Abundan ejemplos de jefes militares, líderes, o fuerzas políticas que en América Latina han llegado al poder por vía electoral, y han sido desplazados por golpes de Estado, pero es frecuente también que gobernantes de facto llamen a elecciones, se postulen, y de alguna manera asuman la legitimidad que antes traicionaron. No faltan casos en que los derrocados retornan al poder de la misma manera violenta como fueron desbancados.

En algún momento se inventó el autogolpe. En 1992, por ejemplo, Alberto Fujimori, presidente electo de Perú, disolvió el Congreso de la República y prescindió del legislativo, años atrás varios presidentes fueron derrocados u obligados a renunciar por acciones de calle, y más recientemente se habla de golpes de estado parlamentarios o judiciales.
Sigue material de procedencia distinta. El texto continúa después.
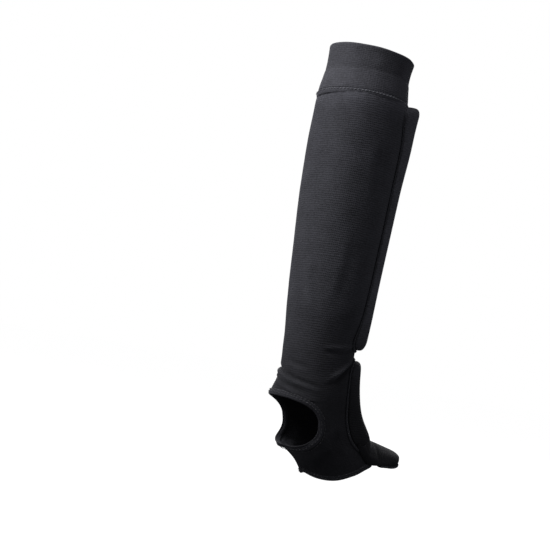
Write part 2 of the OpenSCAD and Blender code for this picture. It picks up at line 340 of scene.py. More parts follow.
# ---------------------------------------------------------------- mesh making


class MeshMaker:
    """Makes meshes in the row frame from grids and paths in millimetres."""

    @staticmethod
    def from_faces(
        name: str, points: Grid, faces: list[list[int]], cloth: Grid | None = None
    ) -> bpy.types.Object:
        """A smooth-shaded mesh object.

        Args:
            name: the piece's name.
            points: places in millimetres.
            faces: lists of point numbers.
            cloth: for each point, millimetres across and along the cloth, and how worn it is.

        Returns:
            The new object, linked to the scene.
        """
        mesh = bpy.data.meshes.new(name)
        mesh.from_pydata((np.asarray(points) * MM).tolist(), [], faces)
        mesh.validate()
        mesh.shade_smooth()
        if cloth is not None:
            MeshMaker.mark(mesh, cloth)
        piece = bpy.data.objects.new(name, mesh)
        bpy.context.scene.collection.objects.link(piece)
        return piece

    @staticmethod
    def mark(mesh: bpy.types.Mesh, cloth: Grid) -> None:
        """Stores the cloth's own measure on each point, so that patterns follow the cloth.

        Args:
            mesh: the mesh.
            cloth: for each point, millimetres across and along the cloth, and how worn it is.
        """
        kept = mesh.attributes.get("cloth_mm")
        layer = kept or mesh.attributes.new("cloth_mm", "FLOAT_VECTOR", "POINT")
        layer.data.foreach_set("vector", np.asarray(cloth, np.float32).reshape(-1))

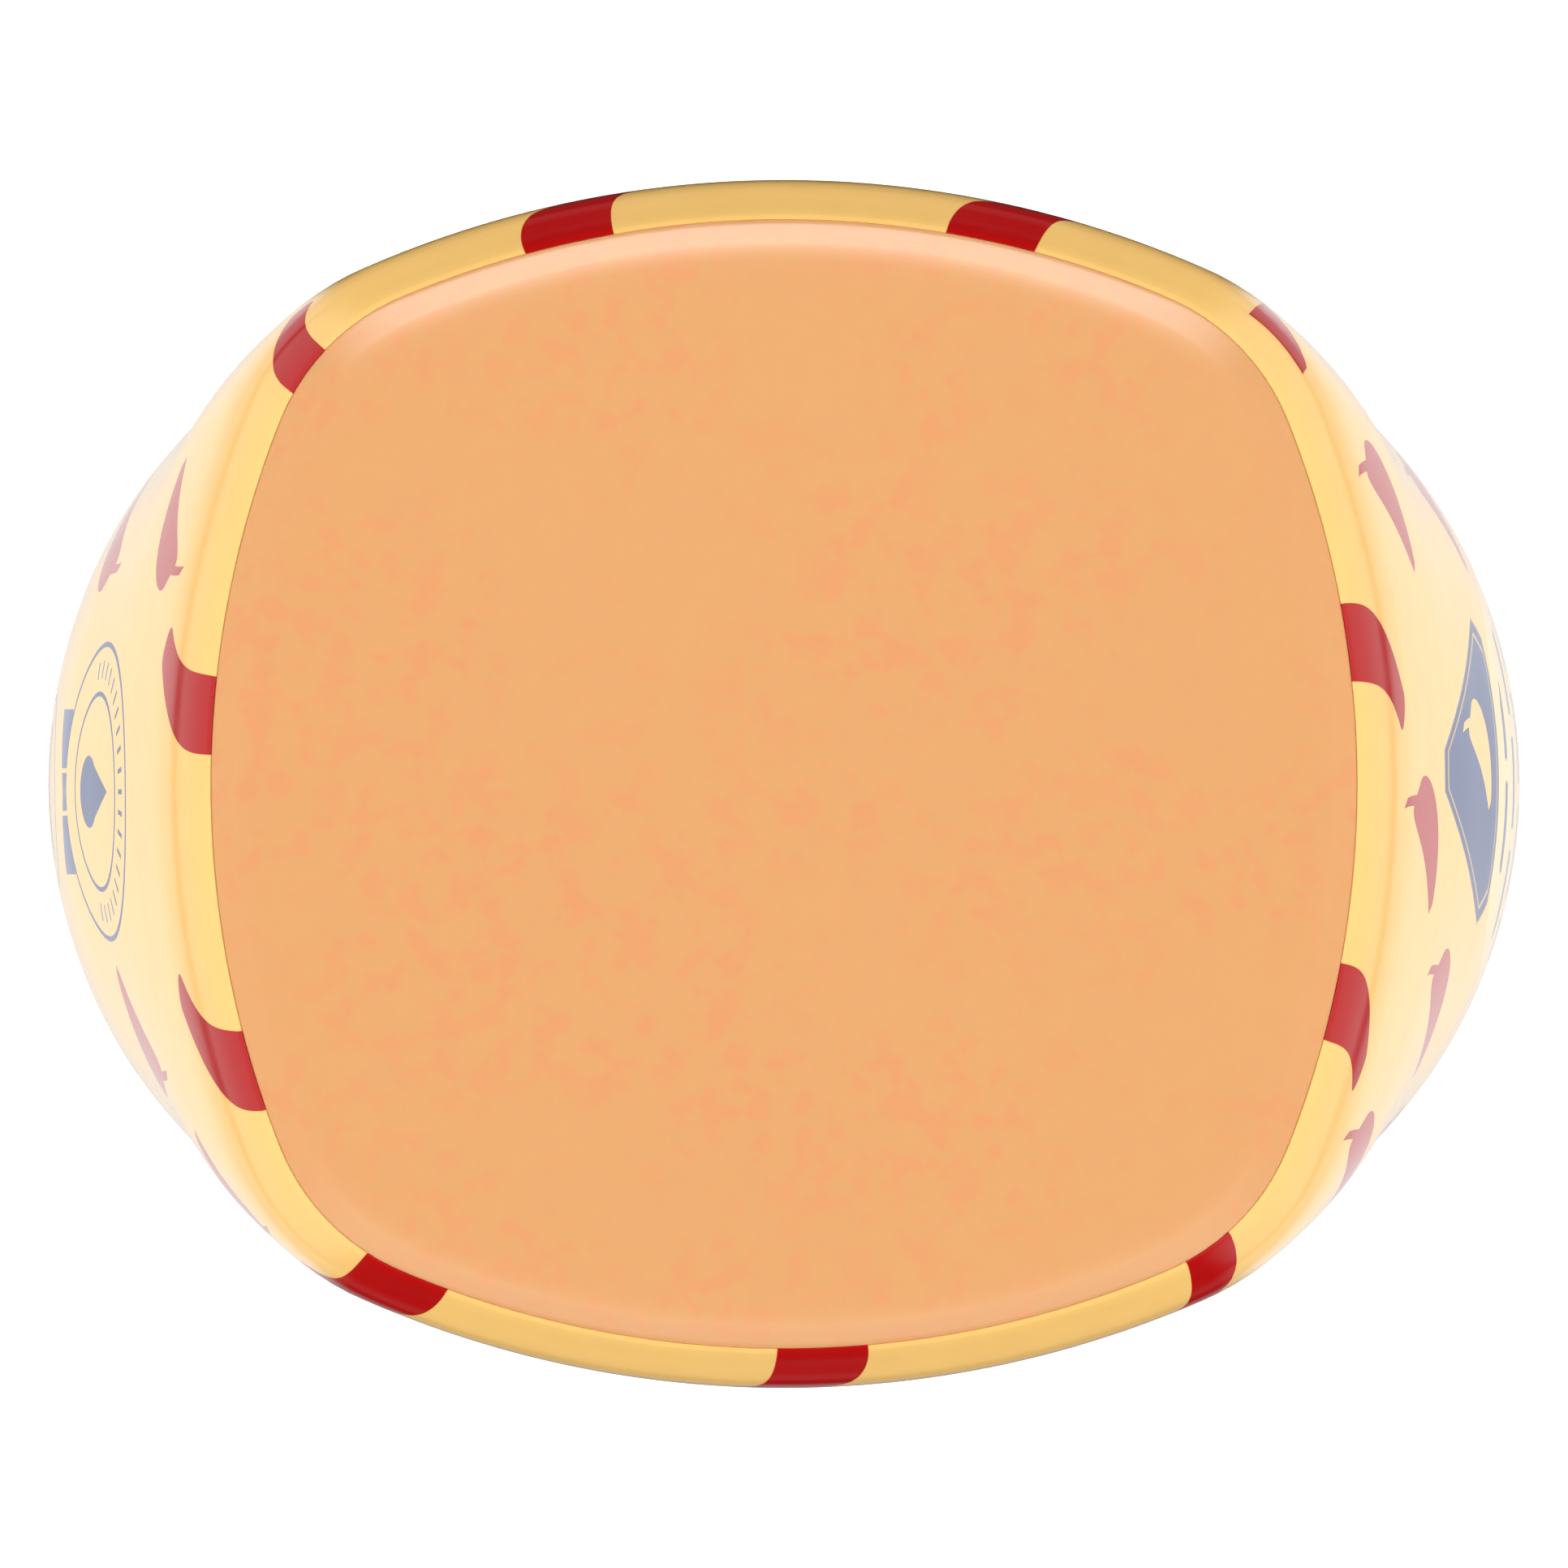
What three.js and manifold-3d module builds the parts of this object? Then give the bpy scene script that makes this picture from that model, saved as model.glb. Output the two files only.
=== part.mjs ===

Existen precedentes en los cuales los parlamentos o tribunales avalan alteraciones de los procedimientos institucionales, lo cual da lugar a paradojas en las cuales dichas instituciones conspiran contra ellas mismas.

En estos momentos en Venezuela y Brasil se despliegan eventos políticos en los cuales los desacuerdos institucionales, principalmente entre los parlamentos y los gobiernos, y en ocasiones los altos tribunales, tratan de ser saldados con manifestaciones, mítines, y otras acciones callejeras que no aportan soluciones, porque debido a su entidad, los asuntos en curso no pueden ser resueltos de ese modo.

La idea de que la movilización de sus partidarios, la ocupación de plazas y calles, las acampadas, toma de locales u otras acciones, presiona para cambiar resultados electorales, reforzar la autoridad del presidente, o influir en fallos judiciales, entraña la contradicción de pretender gobernar debilitando a las instituciones que garantizan la gobernabilidad y la estabilidad política.

La idea de “tomar las calles” suele ser un artificio propagandístico poco eficaz y, a la larga, cualquier demanda obtenida a cuenta de desautorizar las instituciones legítimas, es una victoria pírrica. En las sociedades avanzadas y estables, las acciones políticas al margen de las instituciones son recursos cada vez menos utilizados. En cualquier caso, abusar de ellas no suele ser una buena idea.